Scientific classification
- Kingdom: Animalia
- Phylum: Chordata
- Class: Amphibia
- Order: Anura
- Family: Leptodactylidae
- Genus: Leptodactylus
- Species: L. cupreus
- Binomial name: Leptodactylus cupreus Caramaschi, Feio, and São Pedro, 2008

= Leptodactylus cupreus =

- Genus: Leptodactylus
- Species: cupreus
- Authority: Caramaschi, Feio, and São Pedro, 2008
- Conservation status: LC

Species of frog

Leptodactylus cupreus is a species of frog in the family Leptodactylidae. It is endemic to Venezuela.

==Habitat==
This frog lives in forests with large numbers of epiphytes. It has been observed between 0 and 1700 meters above sea level.

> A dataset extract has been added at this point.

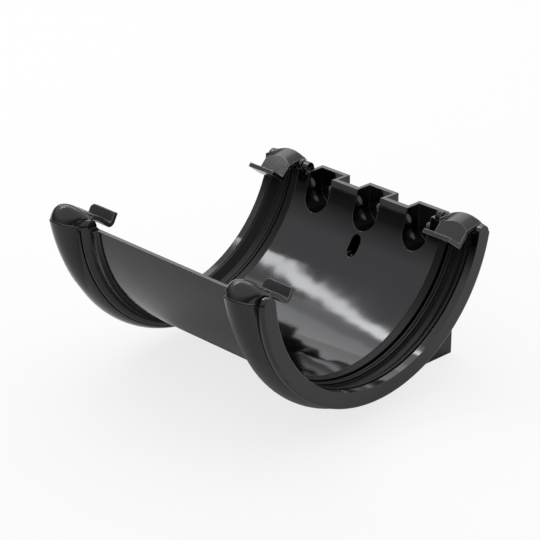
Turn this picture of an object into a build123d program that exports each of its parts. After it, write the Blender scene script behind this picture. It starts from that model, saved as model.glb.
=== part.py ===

The frog has been reported in protected places, specifically PARES da Serra do Brigadeiro, PARMU do Monte Mochuara, and RPPN Estacao Veracel.

==Reproduction==
The male frog sits under a plant and calls to the female frogs. The female frog builds a foam nest in burrow underground. After the eggs hatch, rainfall washes the tadpoles into nearby pools.

==Threats==
The IUCN classifies this species as least concern. In some areas, it is in some danger from habitat loss associated with agriculture, silviculture, and livestock grazing.

==Original description==
- Caramaschi U (2008). "A new species of Leptodactylus Fitzinger (Anura, Leptodactylidae) from Serra do Brigadeiro, State of Minas Gerais, southeastern Brazil."